__Task details__. Output all the material that follows, exactly as given.

__Information shown__.
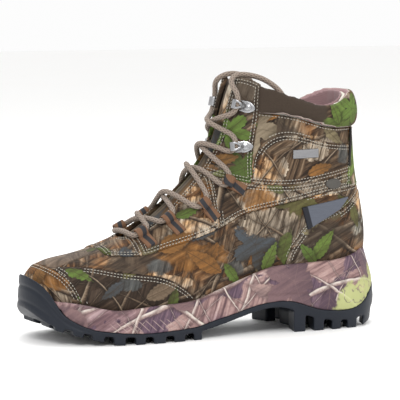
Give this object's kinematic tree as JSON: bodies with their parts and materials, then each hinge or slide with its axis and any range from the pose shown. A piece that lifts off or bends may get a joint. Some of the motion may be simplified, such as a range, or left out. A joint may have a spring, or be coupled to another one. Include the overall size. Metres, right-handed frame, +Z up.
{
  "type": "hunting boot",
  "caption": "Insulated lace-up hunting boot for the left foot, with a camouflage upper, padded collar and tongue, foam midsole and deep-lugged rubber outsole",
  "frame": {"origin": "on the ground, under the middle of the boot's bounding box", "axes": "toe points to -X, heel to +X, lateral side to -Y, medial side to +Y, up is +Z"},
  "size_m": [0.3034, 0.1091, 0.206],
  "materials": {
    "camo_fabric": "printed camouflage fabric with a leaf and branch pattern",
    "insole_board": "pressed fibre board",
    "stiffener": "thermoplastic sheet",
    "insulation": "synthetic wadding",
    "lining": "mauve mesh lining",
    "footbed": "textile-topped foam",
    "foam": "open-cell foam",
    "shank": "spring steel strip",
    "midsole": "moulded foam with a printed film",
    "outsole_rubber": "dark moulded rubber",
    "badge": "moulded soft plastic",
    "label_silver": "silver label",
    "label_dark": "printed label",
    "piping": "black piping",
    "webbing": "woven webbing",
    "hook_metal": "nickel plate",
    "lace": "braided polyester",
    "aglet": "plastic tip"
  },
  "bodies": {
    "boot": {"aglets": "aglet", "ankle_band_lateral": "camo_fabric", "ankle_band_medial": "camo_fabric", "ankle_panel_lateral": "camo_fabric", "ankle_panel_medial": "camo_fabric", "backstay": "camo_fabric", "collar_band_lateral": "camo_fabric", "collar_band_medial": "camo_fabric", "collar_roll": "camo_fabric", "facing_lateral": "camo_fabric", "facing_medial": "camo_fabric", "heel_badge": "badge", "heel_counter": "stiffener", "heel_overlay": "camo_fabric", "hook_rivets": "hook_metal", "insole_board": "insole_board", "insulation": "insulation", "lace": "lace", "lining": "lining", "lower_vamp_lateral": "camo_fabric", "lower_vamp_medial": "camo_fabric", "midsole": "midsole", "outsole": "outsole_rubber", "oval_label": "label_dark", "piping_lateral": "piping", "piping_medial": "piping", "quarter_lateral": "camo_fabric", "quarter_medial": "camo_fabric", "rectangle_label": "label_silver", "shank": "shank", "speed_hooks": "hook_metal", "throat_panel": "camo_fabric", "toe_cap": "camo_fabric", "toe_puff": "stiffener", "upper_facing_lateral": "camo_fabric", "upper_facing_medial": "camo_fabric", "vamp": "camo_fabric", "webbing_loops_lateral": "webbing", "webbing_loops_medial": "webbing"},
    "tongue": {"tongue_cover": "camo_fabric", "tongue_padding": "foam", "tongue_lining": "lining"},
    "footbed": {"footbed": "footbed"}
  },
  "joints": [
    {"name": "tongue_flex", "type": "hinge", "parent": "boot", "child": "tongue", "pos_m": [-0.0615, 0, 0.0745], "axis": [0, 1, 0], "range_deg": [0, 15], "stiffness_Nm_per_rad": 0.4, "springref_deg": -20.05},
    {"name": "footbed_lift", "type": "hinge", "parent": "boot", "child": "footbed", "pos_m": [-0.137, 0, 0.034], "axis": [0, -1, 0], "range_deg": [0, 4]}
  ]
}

__Final result__.
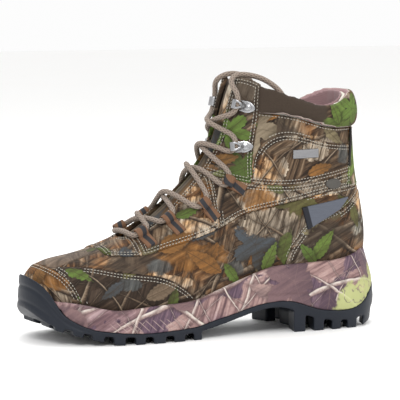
Give this object's kinematic tree as JSON: bodies with their parts and materials, then each hinge or slide with its axis and any range from the pose shown. A piece that lifts off or bends may get a joint. Some of the motion may be simplified, such as a range, or left out. A joint may have a spring, or be coupled to another one. Include the overall size. Metres, right-handed frame, +Z up.
{
  "type": "hunting boot",
  "caption": "Insulated lace-up hunting boot for the left foot, with a camouflage upper, padded collar and tongue, foam midsole and deep-lugged rubber outsole",
  "frame": {"origin": "on the ground, under the middle of the boot's bounding box", "axes": "toe points to -X, heel to +X, lateral side to -Y, medial side to +Y, up is +Z"},
  "size_m": [0.3034, 0.1091, 0.206],
  "materials": {
    "camo_fabric": "printed camouflage fabric with a leaf and branch pattern",
    "insole_board": "pressed fibre board",
    "stiffener": "thermoplastic sheet",
    "insulation": "synthetic wadding",
    "lining": "mauve mesh lining",
    "footbed": "textile-topped foam",
    "foam": "open-cell foam",
    "shank": "spring steel strip",
    "midsole": "moulded foam with a printed film",
    "outsole_rubber": "dark moulded rubber",
    "badge": "moulded soft plastic",
    "label_silver": "silver label",
    "label_dark": "printed label",
    "piping": "black piping",
    "webbing": "woven webbing",
    "hook_metal": "nickel plate",
    "lace": "braided polyester",
    "aglet": "plastic tip"
  },
  "bodies": {
    "boot": {"aglets": "aglet", "ankle_band_lateral": "camo_fabric", "ankle_band_medial": "camo_fabric", "ankle_panel_lateral": "camo_fabric", "ankle_panel_medial": "camo_fabric", "backstay": "camo_fabric", "collar_band_lateral": "camo_fabric", "collar_band_medial": "camo_fabric", "collar_roll": "camo_fabric", "facing_lateral": "camo_fabric", "facing_medial": "camo_fabric", "heel_badge": "badge", "heel_counter": "stiffener", "heel_overlay": "camo_fabric", "hook_rivets": "hook_metal", "insole_board": "insole_board", "insulation": "insulation", "lace": "lace", "lining": "lining", "lower_vamp_lateral": "camo_fabric", "lower_vamp_medial": "camo_fabric", "midsole": "midsole", "outsole": "outsole_rubber", "oval_label": "label_dark", "piping_lateral": "piping", "piping_medial": "piping", "quarter_lateral": "camo_fabric", "quarter_medial": "camo_fabric", "rectangle_label": "label_silver", "shank": "shank", "speed_hooks": "hook_metal", "throat_panel": "camo_fabric", "toe_cap": "camo_fabric", "toe_puff": "stiffener", "upper_facing_lateral": "camo_fabric", "upper_facing_medial": "camo_fabric", "vamp": "camo_fabric", "webbing_loops_lateral": "webbing", "webbing_loops_medial": "webbing"},
    "tongue": {"tongue_cover": "camo_fabric", "tongue_padding": "foam", "tongue_lining": "lining"},
    "footbed": {"footbed": "footbed"}
  },
  "joints": [
    {"name": "tongue_flex", "type": "hinge", "parent": "boot", "child": "tongue", "pos_m": [-0.0615, 0, 0.0745], "axis": [0, 1, 0], "range_deg": [0, 15], "stiffness_Nm_per_rad": 0.4, "springref_deg": -20.05},
    {"name": "footbed_lift", "type": "hinge", "parent": "boot", "child": "footbed", "pos_m": [-0.137, 0, 0.034], "axis": [0, -1, 0], "range_deg": [0, 4]}
  ]
}